Did the companies have debt or debt obligations?

No. Both were debt free.

Did the companies face risk to their revenue like customer exodus?

No.

Were the companies hit by any accounting scandal or fraud?

No.

Were there any other events causing fragilities like prices of raw materials going up etc?

No such events occurred.

 

My checklist is neither final nor fully formed. But I hope I was able to get across the point that it is our job to identify the Dravids of 2008 and back them. Yes, the quest for Dravids will lead to some Duds, but such is life. On the whole, it would be fun and rewarding!

Just to squeeze in Warren Buffett into the mix- this backing Dravid idea is somewhat similar to how Warren Buffett thought about the salad oil scandal at American Express. While everybody was pessimistic about Amex, Buffett did his own homework and figured that it was business as usual on the ground. He was so sure that he bet 40% of his portfolio on a single company and it was one hell of an investment for the Buffett partnership.

Cheers!

 

 

2 thoughts on “Backing Dravid

  1. Hello Vikas,
    Nice read.
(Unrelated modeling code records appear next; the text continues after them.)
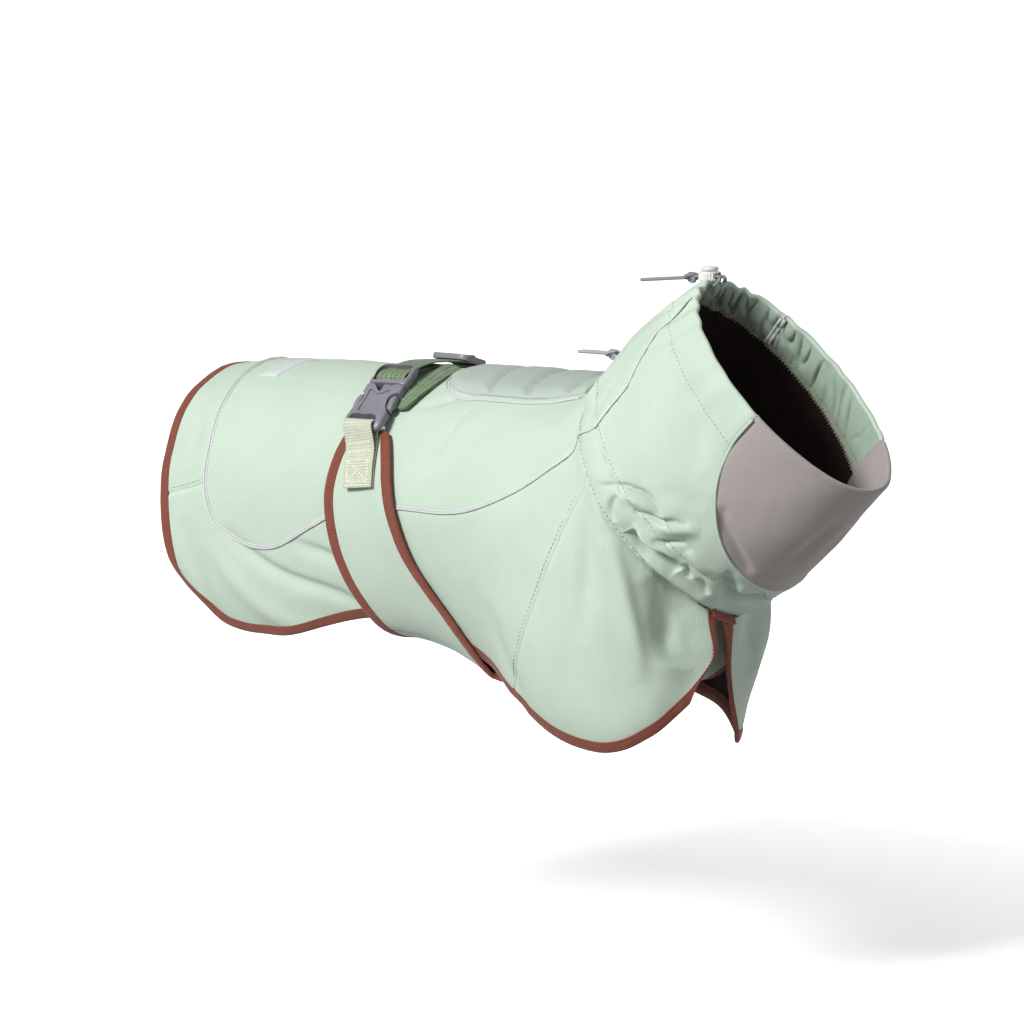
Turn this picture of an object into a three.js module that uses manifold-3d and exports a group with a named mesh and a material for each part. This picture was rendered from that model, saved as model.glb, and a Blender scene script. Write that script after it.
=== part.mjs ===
// Dog softshell jacket, filled out as worn, with nobody in it.
// Millimetres, +Z up. +X runs from the tail to the head, -Y is the dog's right side.
// The origin lies on the spine under the belt, where the wearer's back holds the jacket up.
//
// The shell is one smooth surface through ribs that run from the spine down to the hem.
// On it, u counts ribs from tail to chest, and v runs 0 spine, 1 upper side, 2 widest point,
// 3 hem, 4 middle of the belly. A negative v is the left side. The collar is a second surface
// through tilted rings: w counts rings from the neck seam to the rim, and an angle goes round,
// 0 at the nape, positive on the right side.
import * as THREE from "three";
import Module from "manifold-3d";
import { mergeVertices } from "three/addons/utils/BufferGeometryUtils.js";

// ---- driving dimensions ----
const CLOTH = 1.6;
const SEAM_GAP = 0.36;
const LAYER_GAP = 0.45;
const BINDING = { width: 9, proud: 0.8 };
const PIPING = { width: 3, height: 1.4, lift: 0.55 };
const WEBBING = { width: 25, thickness: 1.5 };
const BELT_LIFT = 4.6;
const YOKE = { thickness: 3.2, lift: 1.1 };
const PATCH_THICKNESS = 0.9;
const FACING_DEPTH = 0.55;
const FACING_GAP = 0.7;
const TUNNEL_TOP = 1;
const RIM = 3;
const HEM = 3;
const NECK_RIB = 6;
const LAST_RIB = 10;
const CORD = { radius: 1.2, sides: 8, spacing: 1.55 };

// Ribs: where each starts on top (spine x and z, or an angle on the neck ring), its widest
// point on the side, its end at the hem and the middle of the belly below it. Side and hem
// are [x, y, z] with y measured outwards, on either side of the dog.
const RIBS = [
  { spine: [-196, -5], neck: 0, side: [-194, 82, -88], hem: [-182, 79, -147], belly: [-165, -185] },
  { spine: [-140, 1], neck: 0, side: [-141, 86, -90], hem: [-141, 75, -183], belly: [-130, -210] },
  { spine: [-80, 2], neck: 0, side: [-83, 86, -90], hem: [-86, 70, -188], belly: [-78, -210] },
  { spine: [-27, 1], neck: 0, side: [-24, 84, -88], hem: [-14, 64, -172], belly: [-8, -181] },
  { spine: [30, 0], neck: 0, side: [32, 85, -92], hem: [47, 61, -174], belly: [30, -184] },
  { spine: [85, 0], neck: 0, side: [90, 88, -98], hem: [98, 61, -194], belly: [88, -203] },
  { spine: [163, 0], neck: 0, side: [140, 93, -110], hem: [134, 76, -213], belly: [134, -226] },
  { spine: [241, 0], neck: 42, side: [183, 95, -135], hem: [177, 83, -234], belly: [177, -262] },
  { spine: [319, 0], neck: 92, side: [222, 88, -165], hem: [215, 79, -240], belly: [215, -268] },
  { spine: [397, 0], neck: 142, side: [250, 64, -180], hem: [242, 68, -228], belly: [240, -262] },
  { spine: [475, 0], neck: 163, side: [264, 24, -176], hem: [261, 44, -203], belly: [260, -230] },
];

// The slit sits a little to the right of the middle, and the left flap hangs straighter.
const LEFT_CHANGES = [
  { rib: 7, hem: [168, 76, -222] },
  { rib: 8, side: [222, 78, -165], hem: [200, 62, -228] },
  { rib: 9, neck: 152, side: [251, 40, -190], hem: [228, 44, -243] },
  { rib: 10, neck: 195, side: [262, -10, -190], hem: [254, 13, -242] },
];

// Collar rings: top and bottom points in the middle plane, half width, and the power of the
// superellipse in the lower half.
const RINGS = [
  { top: [163, 0], bottom: [263, -153], halfWidth: 89, power: 1.55 },
  { top: [172, 15], bottom: [287, -141], halfWidth: 87, power: 1.75 },
  { top: [200, 46], bottom: [327, -109], halfWidth: 72, power: 2 },
  { top: [240, 68], bottom: [371, -65], halfWidth: 63, power: 2 },
];

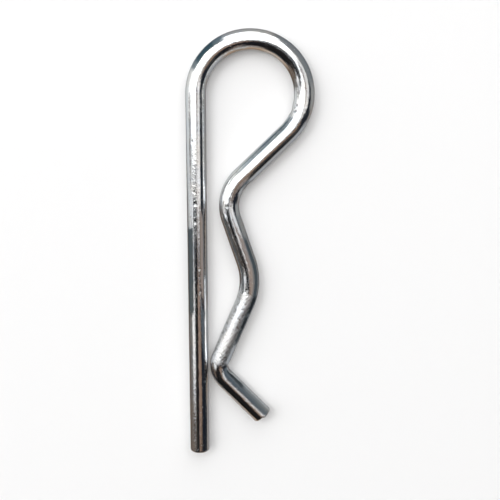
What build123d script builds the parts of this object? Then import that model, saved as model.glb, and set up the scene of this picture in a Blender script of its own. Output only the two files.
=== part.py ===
from build123d import *
import os
from math import cos, radians, sin

# Hairpin cotter pin (R-clip): one length of round spring-steel wire, bent flat.
# The straight leg goes through a cross hole in a shaft. The wavy leg springs over
# the outside of the shaft and holds it in its belly.
#
# Frame, in millimetres: the wire's centreline lies in the XY plane and +Z is up.
# The straight leg runs along Y, with the loop at +Y and both free ends at -Y.
# The origin is on the leg's axis, level with the belly's crest, which is where
# the axis of the shaft crosses the leg.

# ---- driving dimensions -------------------------------------------------------
wire_d = 3.5            # wire diameter
leg_length = 65.5       # straight leg, from the free end to the start of the loop
loop_bore = 15.0        # mandrel that the loop is coiled round

waist_gap = 2.2         # leg surface to the waist, the first inward bend
belly_gap = 5.85        # leg surface to the belly, where the shaft sits
pinch_gap = 0.55        # leg surface to the pinch, the second inward bend

waist_radius = 7.0      # bend radii, on the centreline
belly_radius = 11.0
pinch_radius = 3.8

run_angle = 46.0        # slopes of the straight runs, measured from the leg
waist_run_angle = 18.5  # waist out to belly
belly_run_angle = 22.8  # belly in to pinch
flare_angle = 43.5      # pinch out to the free end
flare_length = 10.1     # straight part of the lead-in flare

tip_bevel = 0.8         # leg's free end: width of the shallow cone round its land
tip_drop = 0.35         # and its fall to the wire's surface
shear_edge = 0.25       # flare's free end: rolled edge of the cut

forming_pin_d = 3.0     # tool pin that marks the inside of two bends
pinch_bite = 0.3        # depth of its mark in the pinch
loop_bite = 0.2         # and in the loop, near its end
loop_mark_turn = 24.0   # how far before the loop's end that mark is centred

# ---- where the bends stand ----------------------------------------------------
wire_r = wire_d / 2
loop_radius = (loop_bore + wire_d) / 2
loop_turn = 180 + run_angle
loop_end_x = loop_radius * (1 + cos(radians(run_angle)))
waist_x = wire_d + waist_gap    # centreline of each bend at its crest
belly_x = wire_d + belly_gap
pinch_x = wire_d + pinch_gap


def straight_length(x_span, angle, *bend_radii):
    """Length of the straight run at this slope, between bends whose crests (or, at
    the loop, whose end) are x_span apart. Each bend uses up part of the span."""
    in_bends = sum(radius * (1 - cos(radians(angle))) for radius in bend_radii)
    return (x_span - in_bends) / sin(radians(angle))


def straight(after, length):
    """A straight run, tangent to the piece of centreline before it."""
    start = after @ 1
    return Line(start, start + (after % 1) * length)


def bend(after, radius, turn):
    """A bend, tangent to the piece before it. A positive turn is anticlockwise."""
    return JernArc(after @ 1, after % 1, radius, turn)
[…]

Thanks for sharing.
    I agree on the operating cash flows and perception built by media on the risk.

    Examples are not that convincing.
    1. Infosys.
    – How did CNX IT fare during the same timeframe. – almost same as Infosys
    2. Tata sons example.
    – While TCS did well other Tata group companies like tata motors and tata steel did not

    While operating cash flow theory is fine. Both the leaders Cryrus and Vishal were at driving seat with passion and were replaced by unhappy oldies. While they survive in the short term they will pay for it in the long term.

    Like

    1. Thanks Jesse. My point was that you would do well picking some “fallen angels”, provided they meet the basic criteria because the market forgets that they are fundamentally sound.

      Regarding Infosys- I agree that Sikka was a fresh change. Huge I would say…like literally going from IE to Chrome. I know because I experienced it first hand. But I have also heard good reviews about the new CEO from my friends who work at Infy. So let’s wait and watch.